=== WHAT IS NEEDED ===
Count the lines that include the string "body", and give only that number.

=== SOURCE MATERIAL ===
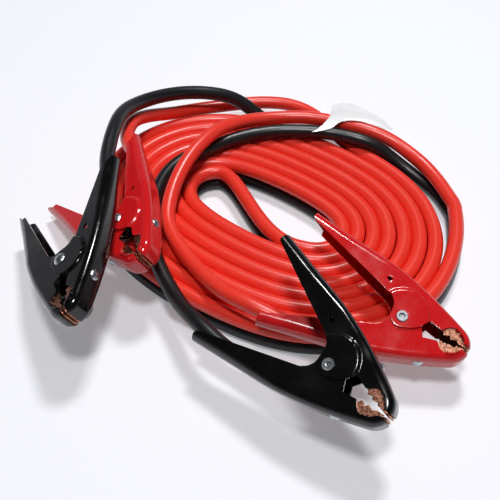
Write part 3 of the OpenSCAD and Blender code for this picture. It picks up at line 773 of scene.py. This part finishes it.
def metal(name, colour, other, roughness, spread, speck_mm, bump_mm):
    material, tree, shader = new_material(name)
    specks = object_noise(tree, 1000 / speck_mm, 4.0, 0.65)
    share = add(tree, "ShaderNodeMapRange", {"Value": specks, "From Min": 0.38, "From Max": 0.62})
    paint = add(tree, "ShaderNodeMix", {
        0: share.outputs[0], 6: linear(colour), 7: linear(other)}, data_type="RGBA")
    tree.links.new(paint.outputs[2], shader.inputs["Base Color"])
    rough = add(tree, "ShaderNodeMapRange", {
        "Value": specks, "From Min": 0.3, "From Max": 0.7,
        "To Min": roughness - spread, "To Max": roughness + spread})
    tree.links.new(rough.outputs[0], shader.inputs["Roughness"])
    bump = add(tree, "ShaderNodeBump", {"Height": specks, "Strength": 0.5, "Distance": bump_mm * MM})
    tree.links.new(bump.outputs[0], shader.inputs["Normal"])
    shader.inputs["Metallic"].default_value = 1.0
    return material


RED_ENAMEL = enamel("red_stoving_enamel", "#d61a1e", "#a80e12", "#e23030", 0.6)
BLACK_ENAMEL = enamel("black_stoving_enamel", "#050506", "#020203", "#101012", 0.5)
COPPER = metal("tumbled_pressed_copper", "#8f5742", "#c9937a", 0.36, 0.12, 1.6, 0.06)
ZINC = metal("zinc_plated_steel", "#c9ccd0", "#9fa3a8", 0.30, 0.10, 2.0, 0.08)
SPRING_STEEL = metal("oil_blackened_spring_steel", "#1b1c1f", "#2c2d31", 0.28, 0.10, 1.2, 0.08)
print("finishes:", ", ".join(m.name for m in (RED_ENAMEL, BLACK_ENAMEL, COPPER, ZINC, SPRING_STEEL)))

# %% [markdown]
# Each clamp is built in its own frame, with the pivot at the origin, and then
# carried to its place. One half is the free one. The other holds the cable and is
# the same pressing turned over, so its raised boss is on the other face.

# %% Eight pressed halves and eight copper liners
Z_AXIS = Vector((0, 0, 1))
HANG_HOLE_R, PIVOT_HOLE_R = 2.0, 3.05
STEEL_RIM, COPPER_RIM = 0.22, 0.15
HANG_HOLE = (Vector((-19.5, 23.3, CLAMP_W / 2)), Z_AXIS, HANG_HOLE_R)
PIVOT_HOLES = [(Vector((0, 0, z)), Z_AXIS, PIVOT_HOLE_R)
               for z in (CLAMP_W / 2, CLAMP_W / 2 + BOSS_RAISE, -CLAMP_W / 2)]
turned_over = Matrix.Rotation(math.pi, 4, "X")
for clamp in CLAMPS:
    paint = RED_ENAMEL if "red" in clamp else BLACK_ENAMEL
    colour = clamp.split("_")[1]
    for part, notch_side, place, body in (
            ("free", -1, clamp_place(clamp), clamp + "_free_side"),
            ("cable", 1, clamp_place(clamp) @ turned_over, "cable_set")):
        grid = channel_grid(half_stations(notch_side), boss=True)
        half = shell_from_grid(f"{clamp}_{part}_pressing", grid, [HANG_HOLE, *PIVOT_HOLES],
                               SHEET_T, STEEL_RIM, place, paint)
        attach(half, body)
        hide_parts(f"{clamp}_{part}_half")
        liner = shell_from_grid(f"{clamp}_{part}_liner", channel_grid(liner_stations()),
                                [], COPPER_T, COPPER_RIM, place, COPPER)
        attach(liner, body)
        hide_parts(f"{clamp}_{part}_jaw")
    print(clamp, "halves:", len(half.data.polygons), "faces each, liners:", len(liner.data.polygons))

# %% [markdown]
# The rivets and lugs are turned and crimped parts whose CAD shapes are already right,
# so they stay as they are and get their finish.

# %% Finish for the parts that stay
STAYING = {"_pivot_rivet": ZINC, "_cable_rivet": ZINC, "_free_rivet": ZINC, "_lug": COPPER}
for clamp in CLAMPS:
    for ending, finish in STAYING.items():
        part = bpy.data.objects[clamp + ending]
        for slot in part.material_slots:
            slot.material = finish
        if not part.material_slots:
            part.data.materials.append(finish)
print("parts that stay:", len(CLAMPS) * len(STAYING))

# %% [markdown]
# A torsion spring winds up when the handles are squeezed: one leg stays with each
# half and the coils share the turn. Its CAD mesh is loose triangles, so a copy is
# merged, and the copy takes the CAD spring's place.

# %% Four torsion springs, merged from their CAD meshes
for clamp in CLAMPS:
    bm = bmesh.new()
    bm.from_mesh(bpy.data.objects[clamp + "_spring"].data)
    bmesh.ops.remove_doubles(bm, verts=bm.verts, dist=MERGE_WITHIN * MM)
    wire = bpy.data.meshes.new(clamp + "_torsion_spring")
    bm.to_mesh(wire)
    bm.free()
    wire.materials.append(SPRING_STEEL)
    spring = bpy.data.objects.new(clamp + "_torsion_spring", wire)
    bpy.context.scene.collection.objects.link(spring)
    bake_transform(spring)
    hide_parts(clamp + "_spring")
print("springs:", len(CLAMPS), "of", len(spring.data.polygons), "faces")

# %% [markdown]
# ## Label
# A paper label wraps over the cords where they leave the coil. It is a thin, stiff
# sheet with a plastic film over it, bare of any print. It bends over the crest of one
# cord and falls away behind it, and a tongue of it laps over the next cord. Its form
# is a smooth surface through a net of points.

# %% The label as a thin bent sheet
LABEL_T, NET_STEPS, LABEL_SHARP = 0.25, 8, 50
LABEL_NET = np.array([
    [(74, 174, 36), (90.5, 177.5, 37), (103, 187, 38.3), (124, 185.5, 38.2), (145, 177, 34)],
    [(82, 179.5, 37.7), (95, 184.5, 38.2), (108, 191, 39.1), (127.5, 188.5, 38.8), (146, 178, 34.9)],
    [(91.5, 193.5, 38.7), (103, 200, 39), (116, 198.5, 38.8), (132, 192.5, 38.1), (146.5, 179.5, 34.6)],
    [(94, 209, 34.5), (106, 213, 34.6), (118.5, 210, 34), (135.5, 199.5, 33.8), (148, 183.5, 32.5)],
    [(96, 223.5, 29), (108.5, 227.5, 29), (121.5, 222.5, 28.5), (139.5, 207, 28), (150, 186.5, 29)],
])
across = [spline(list(row), NET_STEPS) for row in LABEL_NET]
surface = np.stack(
    [spline([row[i] for row in across], NET_STEPS) for i in range(len(across[0]))], axis=1)
surface[:, :, 2] -= LABEL_T / 2
rows, columns = surface.shape[:2]
faces = [(r * columns + c, r * columns + c + 1, (r + 1) * columns + c + 1, (r + 1) * columns + c)
         for r in range(rows - 1) for c in range(columns - 1)]
label_mesh = bpy.data.meshes.new("paper_label")
label_mesh.from_pydata((surface.reshape(-1, 3) * MM).tolist(), [], faces)
label = bpy.data.objects.new("paper_label", label_mesh)
bpy.context.scene.collection.objects.link(label)
film = label.modifiers.new("paper", "SOLIDIFY")
film.thickness, film.offset = LABEL_T * MM, 0
graph = bpy.context.evaluated_depsgraph_get()
label.data = bpy.data.meshes.new_from_object(label.evaluated_get(graph), depsgraph=graph)
label.modifiers.clear()
for polygon in label.data.polygons:
    polygon.use_smooth = True
label.data.set_sharp_from_angle(angle=math.radians(LABEL_SHARP))

coated, tree, shader = new_material("film_coated_label_paper")
fibre = object_noise(tree, 1500.0, 3.0)               # fibres of under a millimetre
tone = add(tree, "ShaderNodeMix", {
    0: fibre, 6: linear("#f1f2f4"), 7: linear("#fbfbfc")}, data_type="RGBA")
tree.links.new(tone.outputs[2], shader.inputs["Base Color"])
ripple = object_noise(tree, 90.0, 2.0)                # ripples of about 11 mm
bump = add(tree, "ShaderNodeBump", {"Height": ripple, "Strength": 0.15, "Distance": 0.0005})
tree.links.new(bump.outputs[0], shader.inputs["Normal"])
shader.inputs["Roughness"].default_value = 0.35
shader.inputs["Coat Weight"].default_value = 0.3
label.data.materials.clear()
label.data.materials.append(coated)
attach(label, "cable_set")
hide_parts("label")

# %% [markdown]
# ## Studio
# The set lies on white paper under two soft boxes, one overhead and one higher up
# behind. They are small enough to draw shadows with readable edges, and a thin bright
# line along every rounded spine. Neither stands where a flat plate would mirror it.
# The room is dim, most of all overhead, so the black enamel stays black.
#
# The paper is a light grey with a faint glow that only the camera and mirror-like
# surfaces see. It comes out white and keeps its shadows, without more light on the
# object.

# %% Floor
FLOOR_REACH, PAPER_GLOW = 6.0, 0.25
floor_mesh = bpy.data.meshes.new("floor")
floor_corners = [(x * FLOOR_REACH, y * FLOOR_REACH, 0) for x, y in ((-1, -1), (1, -1), (1, 1), (-1, 1))]
floor_mesh.from_pydata(floor_corners, [], [(0, 1, 2, 3)])
floor = bpy.data.objects.new("floor", floor_mesh)
bpy.context.scene.collection.objects.link(floor)
paper, tree, shader = new_material("matt_white_backdrop_paper")
tooth = object_noise(tree, 900.0, 2.0)                # a grain of about a millimetre
bump = add(tree, "ShaderNodeBump", {"Height": tooth, "Strength": 0.1, "Distance": 0.0001})
tree.links.new(bump.outputs[0], shader.inputs["Normal"])
shader.inputs["Base Color"].default_value = linear("#e2e3e8")
shader.inputs["Roughness"].default_value = 0.7
rays = add(tree, "ShaderNodeLightPath")
seen = add(tree, "ShaderNodeMath", {
    0: rays.outputs["Is Camera Ray"], 1: rays.outputs["Is Glossy Ray"]}, operation="MAXIMUM")
seen = add(tree, "ShaderNodeMath", {
    0: seen.outputs[0], 1: rays.outputs["Is Transmission Ray"]}, operation="MAXIMUM")
glow = add(tree, "ShaderNodeMath", {0: seen.outputs[0], 1: PAPER_GLOW}, operation="MULTIPLY")
tree.links.new(glow.outputs[0], shader.inputs["Emission Strength"])
shader.inputs["Emission Color"].default_value = linear("#fafbff")
floor_mesh.materials.append(paper)
print("floor:", 2 * FLOOR_REACH, "m wide")

# %% Lamps and world
SET_MIDDLE = Vector((0.02, 0.06, 0))
X_AXIS = Vector((1, 0, 0))


def soft_box(name, at, length, width, power):
    """An area lamp that faces the set, with its length from left to right."""
    lamp = bpy.data.lights.new(name, "AREA")
    lamp.shape, lamp.size, lamp.size_y, lamp.energy = "RECTANGLE", length, width, power
    back = (Vector(at) - SET_MIDDLE).normalized()
    up = back.cross(X_AXIS).normalized()
    holder = bpy.data.objects.new(name, lamp)
    holder.matrix_world = Matrix.Translation(at) @ Matrix((up.cross(back), up, back)).transposed().to_4x4()
    bpy.context.scene.collection.objects.link(holder)


soft_box("key", (0.0, -0.42, 1.95), 0.28, 0.28, 17)
soft_box("back_box", (0.31, 0.96, 2.1), 0.4, 0.35, 26)

world = bpy.data.worlds.new("dim_studio")
bpy.context.scene.world = world
world.use_nodes = True
tree = world.node_tree
way = add(tree, "ShaderNodeTexCoord")
parts = add(tree, "ShaderNodeSeparateXYZ", {0: way.outputs["Generated"]})
height = add(tree, "ShaderNodeMapRange", {
    "Value": parts.outputs["Z"], "From Min": 0.0, "From Max": 0.6, "To Min": 0.30, "To Max": 0.05},
    interpolation_type="SMOOTHSTEP")
sky = tree.nodes["Background"]
sky.inputs["Color"].default_value = linear("#f4f6ff")
tree.links.new(height.outputs[0], sky.inputs["Strength"])
bpy.context.scene.view_settings.view_transform = "Standard"
print("lamps:", ", ".join(light.name for light in bpy.data.lights))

=== ANSWER TO THE TASK ===
3